Именно эта сторона толстовского учения — знаменитейшая, наиглавнейшая для всех толстовцев идея — сквозит или прямо излагается во всех без исключения книгах писателя — и художественных, и критических, и назидательных, — от «Казаков» и «Семейного счастья» до последних религиозных трактатов. Именно эту сторону толстовского учения дружно осуждали и марксисты, и либералы. Именно исходя из нее, Толстой утверждает: считать, будто героические личности предопределяют ход событий — вопиющая мания величия людского и отъявленный самообман; толстовское повествование строится так, чтобы доказать незначительность Наполеона, Государя Александра I, дворянского и бюрократического общества в «Анне Карениной», судейских чиновников в «Воскресении»; пустоту и умственное бессилие историков и философов, старающихся толковать ход событий, употребляя понятие «власти» (якобы ею обладают великие фигуры) или «влияния» (им якобы пользуются писатели, ораторы, проповедники) — эти слова, эти отвлеченные понятия, согласно взглядам Толстого, не разъясняют ничего, ибо сами они куда темнее, чем факты, ими якобы высветляемые. Толстой твердит: мы не понимаем в этом ни аза, и потому начисто не способны разъяснять и анализировать понятия власти, могущества, влияния, господства. Объяснения, ничего не объясняющие, для Толстого суть признаки неотчетливого и самодовольного мышления — уничтожающего естественную духовную простоту, заводящего в дебри ложных идей и губящего людскую жизнь.

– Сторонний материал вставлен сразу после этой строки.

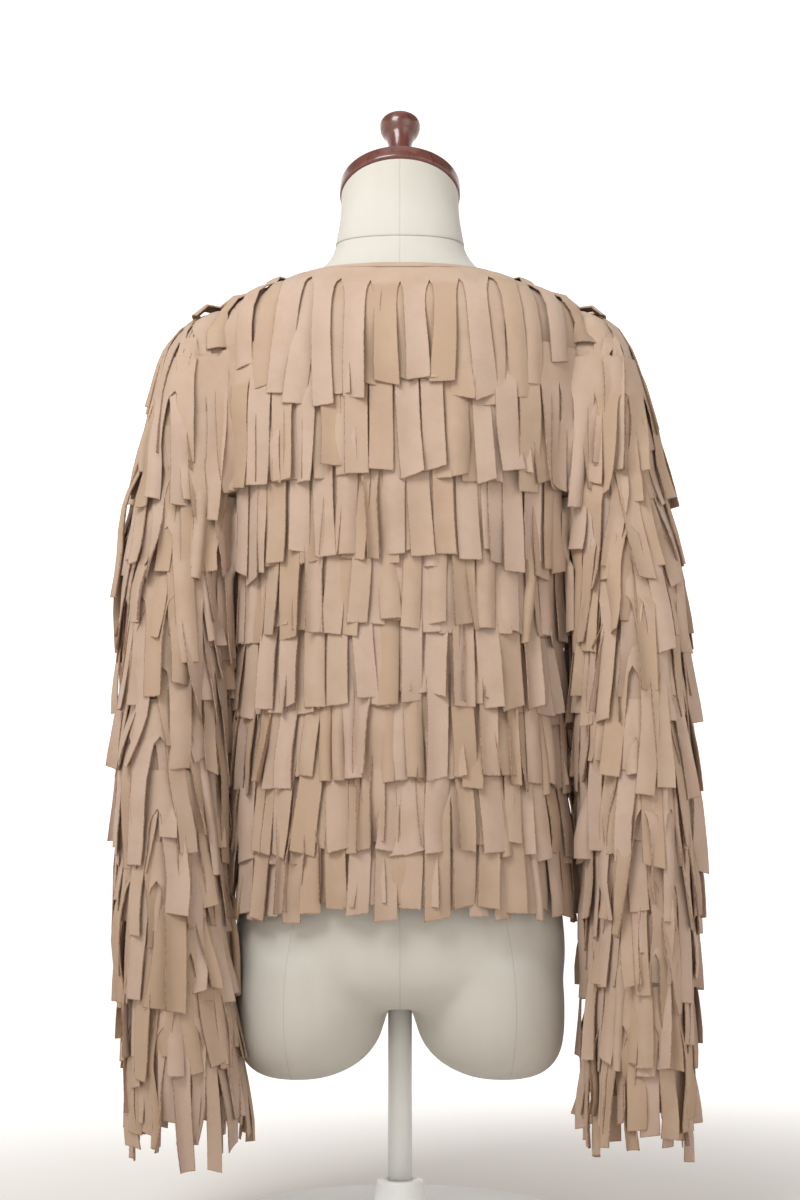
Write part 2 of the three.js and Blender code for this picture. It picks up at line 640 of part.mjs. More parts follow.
add("fringe_body_1", yokeTier(), MATERIAL.cloth);
BODY_TIERS.forEach((tier, i) => {
  const name = `fringe_body_${i + 2}`;
  if (tier.open) {
    add(`${name}_back`, bodyTier(tier, 1), MATERIAL.cloth);
    add(`${name}_front`, bodyTier(tier, -1), MATERIAL.cloth);
  } else {
    add(name, bodyTier(tier), MATERIAL.cloth);
  }
});

for (const [hand, side] of [["left", 1], ["right", -1]]) {
  add(`sleeve_${hand}`, sleeve(side), MATERIAL.cloth);
  for (let tier = 0; tier < SLEEVE_FRINGE.tiers; tier++) {
    add(`fringe_${hand}_${tier + 1}`, sleeveTier(side, tier), MATERIAL.cloth);
  }
}

export default part;
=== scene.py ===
import json
import math

import bpy
import numpy as np
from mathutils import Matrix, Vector

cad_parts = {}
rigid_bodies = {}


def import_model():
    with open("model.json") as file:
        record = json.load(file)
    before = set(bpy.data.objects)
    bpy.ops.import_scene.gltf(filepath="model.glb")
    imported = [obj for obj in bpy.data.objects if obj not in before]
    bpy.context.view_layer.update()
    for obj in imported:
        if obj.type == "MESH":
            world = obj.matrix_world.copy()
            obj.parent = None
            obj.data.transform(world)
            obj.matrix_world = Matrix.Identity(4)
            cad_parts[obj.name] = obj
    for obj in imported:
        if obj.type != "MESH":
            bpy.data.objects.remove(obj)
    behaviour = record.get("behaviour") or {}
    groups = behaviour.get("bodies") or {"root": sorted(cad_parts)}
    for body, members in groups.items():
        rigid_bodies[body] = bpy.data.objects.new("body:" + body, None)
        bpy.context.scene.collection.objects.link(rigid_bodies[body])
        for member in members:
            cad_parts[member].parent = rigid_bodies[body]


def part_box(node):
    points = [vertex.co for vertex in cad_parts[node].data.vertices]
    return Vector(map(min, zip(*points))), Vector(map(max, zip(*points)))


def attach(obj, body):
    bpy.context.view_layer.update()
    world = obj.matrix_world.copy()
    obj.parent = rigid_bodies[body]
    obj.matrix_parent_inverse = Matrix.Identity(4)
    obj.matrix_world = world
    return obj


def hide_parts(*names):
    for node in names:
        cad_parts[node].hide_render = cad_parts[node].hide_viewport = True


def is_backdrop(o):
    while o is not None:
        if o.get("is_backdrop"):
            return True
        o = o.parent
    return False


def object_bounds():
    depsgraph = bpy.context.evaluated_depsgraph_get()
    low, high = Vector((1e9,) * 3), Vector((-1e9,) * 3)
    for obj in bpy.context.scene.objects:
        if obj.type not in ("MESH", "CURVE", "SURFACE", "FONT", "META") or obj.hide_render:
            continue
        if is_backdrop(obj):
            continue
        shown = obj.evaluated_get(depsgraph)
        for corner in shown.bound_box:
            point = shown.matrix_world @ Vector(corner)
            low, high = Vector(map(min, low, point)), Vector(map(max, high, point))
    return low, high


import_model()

CAD_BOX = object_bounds()

bl_info = {
    "name": "Fringed Top on a Dress Form",
    "version": (1, 0, 0),
    "blender": (4, 5, 0),
    "location": "3D View > Sidebar > Fringed Top",
    "description": "Builds a pullover covered in rows of cut-cloth fringe, on its dress form and stand",
    "category": "Object",
}

# ---------------------------------------------------------------- the object's sizes, in millimetres

MM = 0.001
BODY_POWER = 2.3
SEAM = 0.3  # the gap between pieces that meet
NEAR_AXIS = 0.3  # how near its axis a turned profile starts and ends
HEM_Z = 323
NECKLINE = {"back": 874, "side": 871.5, "front": 846}
BINDING_WIDTH = 6
ARMHOLE = {"top": 842, "bottom": 656, "scoop": 18}
CUFF_Z = 128
NECK_SEAM_Z = 905
NECK_TOP = {"y": -13, "z": 955, "slope": 0.53, "radius": 55.4}
CAP = {"radius": 57.2, "thickness": 15, "edge": 3}
POLE = {"radius": 11, "foot": 6.3, "top": 262}
STUMP = {"middle_y": 8, "low": 133, "high": 244}
TOP_RING = {"band": 17, "strip": 98}  # the first row of fringe, under the binding
PANEL_THICKNESS = 1.2  # of a fringe strip's thickness
USUAL_STRIP_WIDTH = 0.0195  # in metres
PLAIN_TONE = 0.4  # the cloth's tone where there are no strips
UNCUT_TONE = 0.45  # and in the uncut band above them
BODY_ROWS = (775, 702, 641, 573, 505, 444, 392)  # where the slits start, at the centre
OPEN_ROWS = 2  # the first of them, which end at the armholes
BODY_DIP = 14  # how much lower a row lies at the sides than at the centre
SLEEVE_ROWS = {"top": 820, "spacing": 62.9, "count": 11, "drop": 46}
# how far the cuffs hang to +X and to the back
SLEEVE_SWING = {"from_z": 620, "left": (-17, 10), "right": (-3, 0)}
# how far the outer side falls in
SLEEVE_TUCK = {"from_z": 650, "to_z": 500, "left": 17, "right": 10}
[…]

Именно эта школа мысли, вдохновлявшаяся рассуждениями Руссо и ощутимая в творчестве ранних романтиков, породила примитивизм — художественный и обиходный, — причем отнюдь не только на русской почве. Толстой уверен, что и сам он, и остальные могут познать настоящую цель жизни — ступить на тропу, ведущую к истине, — созерцая простых людей и внимательно читая Евангелие.
Другая толстовская мысль диаметрально противоположна этой. Михайловский пишет (совершенно справедливо), что, сколь ни очаровывают Оленина и Кавказ, и пасторальная казацкая жизнь, а все же не может юнкер превратиться в Лукашку, вернуться к детскому гармоническому простодушию, давным-давно утраченному. Левин понимает: попробуй он сделаться мужиком — окажется всецело карикатурен, причем сами же крестьяне тотчас это почувствуют и поднимут на смех «опростившегося» барина; и Левин, и Пьер Безухов, и Николай Ростов смутно ощущают: у них имеется нечто, чего у мужиков нет и быть не может; нечто, чем они могли бы поделиться с окружающими. Толстой внушает просвещенному читателю, что мужику «... нужно то, до чего довела вас ваша жизнь, ваши десять незабитых работой поколений. Вы имели досуг искать, думать, страдать — дайте же ему то, что вы выстрадали — ему этого одного нужно; а вы, как египетский жрец, закрываетесь от него таинственной мантией, зарываете в землю талант, данный вам историей»[279].
Получается, досуг отнюдь не вредоносен. Прогресс возможен; мы способны извлекать пользу из уроков прошлого, а вот жившие в прошлом этого не могли. Правда, мы обитаем в обществе, устроенном несправедливо. Но уже одно это налагает на нас прямые обязанности. Просвещенные сливки общества, прискорбно оторванные от народной массы, должны сложить воедино разбившееся на осколки человечество, прекратить эксплуатацию, дать мужику то, что ему всего нужнее: образование, познания, материальную помощь, возможность зажить лучше прежнего. Левин из «Анны Карениной», как подмечает Михайловский, начинает оттуда, где останавливается Николай Ростов из «Войны и мира». Оба отнюдь не выступают непротивленцами, а просто действуют, как должно. Освобождение крестьян, утверждает Лев Толстой, не привело к ожидавшимся итогам, однако было изъявлением правительственной воли — доброй воли, — а теперь нужно учить мужика грамоте и арифметике — тому, чему крестьяне самостоятельно обучиться неспособны; следует «оснастить» их для свободной жизни. Сам я не могу смешаться с крестьянской массой; но, по крайности, могу использовать плоды незаслуженно причитавшегося мне и моим предкам досуга — образование, познания и умение — во благо тем, чей труд обеспечил нас необходимо нужным досугом.